**WORK REQUIRED**
Extract the first line through the line containing "return material" from the listing below, exactly as written.
┌────────
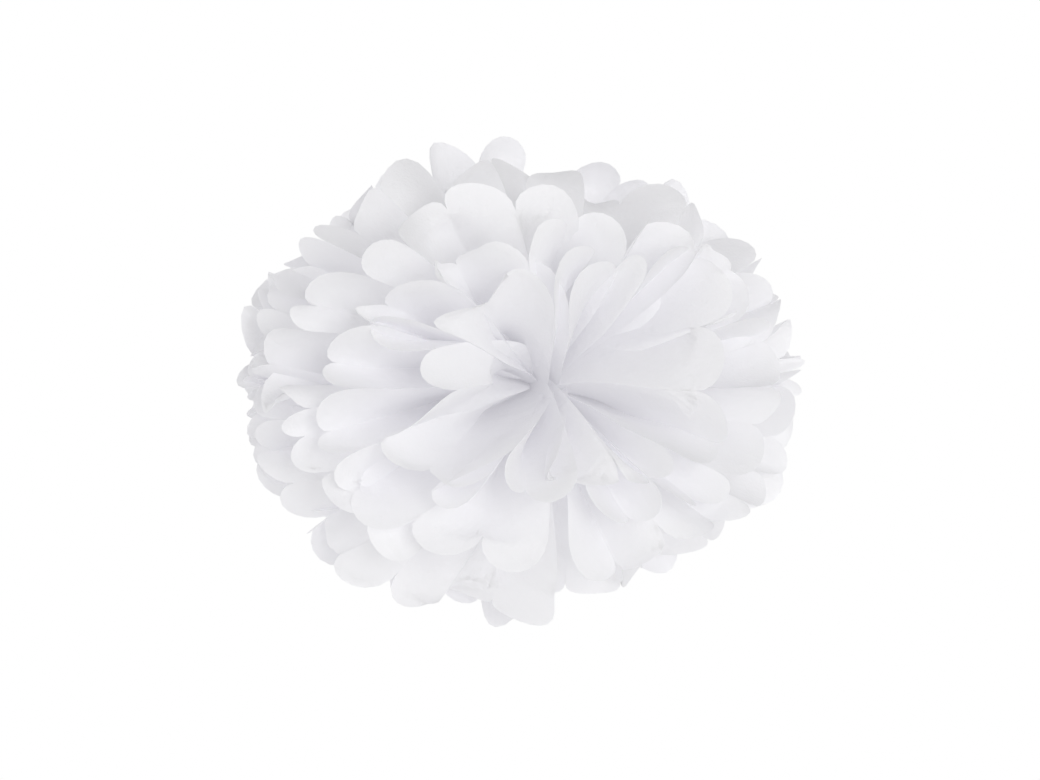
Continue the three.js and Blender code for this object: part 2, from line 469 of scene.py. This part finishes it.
# %% Wire
def wrapped_wire():
    material = bpy.data.materials.new("wire")
    material.use_nodes = True
    tree = material.node_tree
    link = tree.links.new
    shader = tree.nodes["Principled BSDF"]
    place = node(tree, "ShaderNodeTexCoord")
    winding = node(tree, "ShaderNodeTexWave", Scale=900, Distortion=1.5, Detail=2)
    wear = node(tree, "ShaderNodeTexNoise", Scale=500, Detail=4)
    for texture in (winding, wear):
        link(place.outputs["Object"], texture.inputs["Vector"])
    shade = node(tree, "ShaderNodeValToRGB")
    shade.color_ramp.elements[0].color = (0.70, 0.70, 0.72, 1)
    shade.color_ramp.elements[1].color = (0.90, 0.90, 0.92, 1)
    link(wear.outputs["Fac"], shade.inputs["Fac"])
    link(shade.outputs["Color"], shader.inputs["Base Color"])
    sheen = node(tree, "ShaderNodeMapRange", To_Min=0.45, To_Max=0.7)
    link(wear.outputs["Fac"], sheen.inputs["Value"])
    link(sheen.outputs["Result"], shader.inputs["Roughness"])
    ribs = node(tree, "ShaderNodeBump", Strength=0.4, Distance=0.0001)
    link(winding.outputs["Fac"], ribs.inputs["Height"])
    link(ribs.outputs["Normal"], shader.inputs["Normal"])
    return material


tie.data.materials.clear()
tie.data.materials.append(wrapped_wire())
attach(tie, "root")
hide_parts("waist_tie")
print("tie faces:", len(tie.data.polygons))

# %% [markdown]
# The studio is as plain as it can be: a white floor well below the hanging ball, a white
# surround and three large soft lights. The floor takes light as a matt white surface
# does, and looks as white as the surround to the camera, so that no horizon shows.

# %% Studio
WHITE = (1, 1, 1, 1)
FLOOR_HEIGHT = -0.32
SURROUND_STRENGTH = 0.38  # of the light that the surround gives


def white_to_camera(tree, lit, plain, output):
    """Show plain white to the camera, and leave the lit shader for everything else."""
    white = node(tree, plain, Color=WHITE, Strength=1.0)
    looked_at = node(tree, "ShaderNodeLightPath")
    blend = node(tree, "ShaderNodeMixShader")
    tree.links.new(looked_at.outputs["Is Camera Ray"], blend.inputs["Fac"])
    tree.links.new(lit.outputs[0], blend.inputs[1])
    tree.links.new(white.outputs[0], blend.inputs[2])
    tree.links.new(blend.outputs[0], tree.nodes[output].inputs["Surface"])


bpy.ops.object.select_all(action="DESELECT")
bpy.ops.mesh.primitive_plane_add(size=6, location=(0, 0, FLOOR_HEIGHT))
floor = bpy.context.object
floor.name = "floor"
paint = bpy.data.materials.new("floor")
paint.use_nodes = True
matt = paint.node_tree.nodes["Principled BSDF"]
matt.inputs["Base Color"].default_value = (0.95, 0.95, 0.95, 1)
white_to_camera(paint.node_tree, matt, "ShaderNodeEmission", "Material Output")
floor.data.materials.append(paint)

world = bpy.data.worlds.new("studio")
bpy.context.scene.world = world
world.use_nodes = True
surround = world.node_tree.nodes["Background"]
surround.inputs["Color"].default_value = WHITE
surround.inputs["Strength"].default_value = SURROUND_STRENGTH
white_to_camera(world.node_tree, surround, "ShaderNodeBackground", "World Output")


def softbox(name, place, size, power):
    """A round soft light that points at the ball."""
    light = bpy.data.lights.new(name, "AREA")
    light.shape = "DISK"
    light.size = size
    light.energy = power
    lamp = bpy.data.objects.new(name, light)
    lamp.location = place
    lamp.rotation_euler = (-Vector(place)).to_track_quat("-Z", "Y").to_euler()
    bpy.context.collection.objects.link(lamp)


softbox("front", (0.1, -1.9, 0.2), 0.7, 13)
softbox("back", (0.5, 1.2, 0.5), 1.2, 13)
softbox("left", (-1.5, 0.1, 0.2), 1.2, 6)

# %% [markdown]
# The camera looks at the front from slightly above and slightly to the left. Thin white
# paper needs many bounces of light before its folds are as bright as real ones.

# %% Camera
BOUNCES = 24  # of light from paper to paper
GAMMA = 1.5  # lifts the middle tones, so that white paper looks airy
FRAMED_LEFT, FRAMED_DOWN = 0.005, 0.007  # how far off the waist the camera looks
lens = bpy.data.cameras.new("camera")
lens.lens = 85
camera = bpy.data.objects.new("camera", lens)
azimuth, elevation, distance = math.radians(-11), math.radians(5), 1.53
to_right = Vector((math.cos(azimuth), math.sin(azimuth), 0))
level_back = Vector((math.sin(azimuth), -math.cos(azimuth), 0)) * math.cos(elevation)
back = level_back + Vector((0, 0, math.sin(elevation)))
camera.location = back * distance - to_right * FRAMED_LEFT - Vector((0, 0, FRAMED_DOWN))
camera.rotation_euler = (math.radians(90) - elevation, 0, azimuth)
bpy.context.collection.objects.link(camera)
scene = bpy.context.scene
scene.camera = camera
scene.view_settings.view_transform = "Standard"
scene.view_settings.gamma = GAMMA
scene.cycles.diffuse_bounces = BOUNCES
scene.cycles.max_bounces = BOUNCES
print("camera at", [round(c, 3) for c in camera.location])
└────────
**EXPECTED OUTPUT**
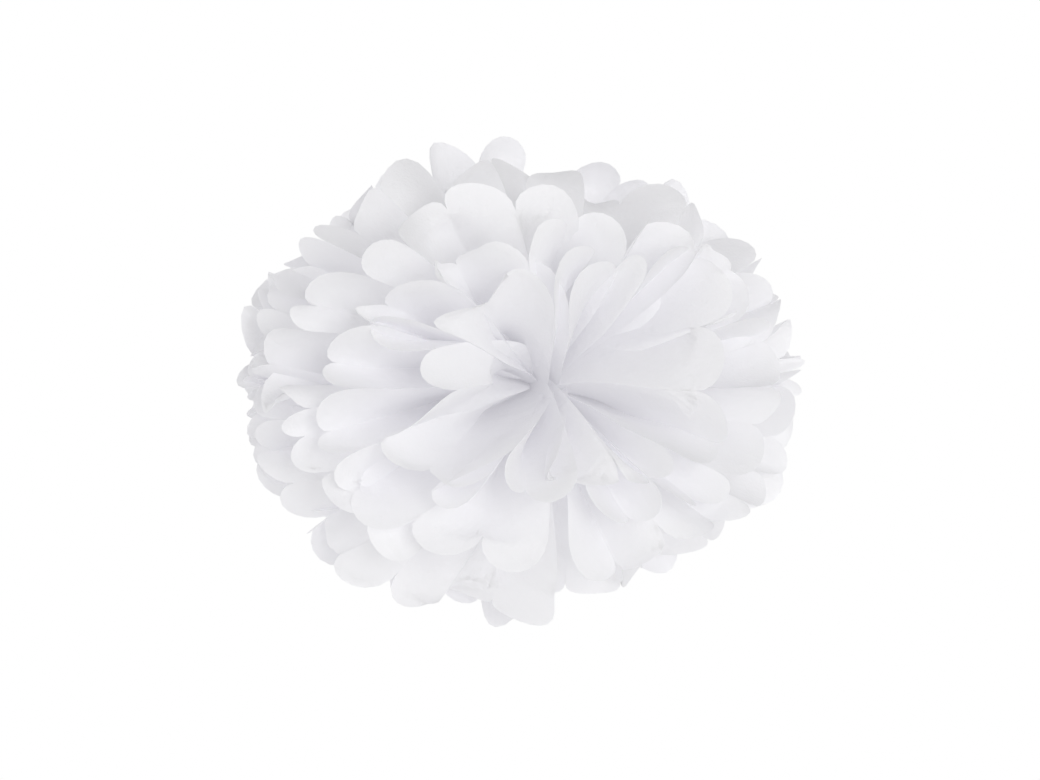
Continue the three.js and Blender code for this object: part 2, from line 469 of scene.py. This part finishes it.
# %% Wire
def wrapped_wire():
    material = bpy.data.materials.new("wire")
    material.use_nodes = True
    tree = material.node_tree
    link = tree.links.new
    shader = tree.nodes["Principled BSDF"]
    place = node(tree, "ShaderNodeTexCoord")
    winding = node(tree, "ShaderNodeTexWave", Scale=900, Distortion=1.5, Detail=2)
    wear = node(tree, "ShaderNodeTexNoise", Scale=500, Detail=4)
    for texture in (winding, wear):
        link(place.outputs["Object"], texture.inputs["Vector"])
    shade = node(tree, "ShaderNodeValToRGB")
    shade.color_ramp.elements[0].color = (0.70, 0.70, 0.72, 1)
    shade.color_ramp.elements[1].color = (0.90, 0.90, 0.92, 1)
    link(wear.outputs["Fac"], shade.inputs["Fac"])
    link(shade.outputs["Color"], shader.inputs["Base Color"])
    sheen = node(tree, "ShaderNodeMapRange", To_Min=0.45, To_Max=0.7)
    link(wear.outputs["Fac"], sheen.inputs["Value"])
    link(sheen.outputs["Result"], shader.inputs["Roughness"])
    ribs = node(tree, "ShaderNodeBump", Strength=0.4, Distance=0.0001)
    link(winding.outputs["Fac"], ribs.inputs["Height"])
    link(ribs.outputs["Normal"], shader.inputs["Normal"])
    return material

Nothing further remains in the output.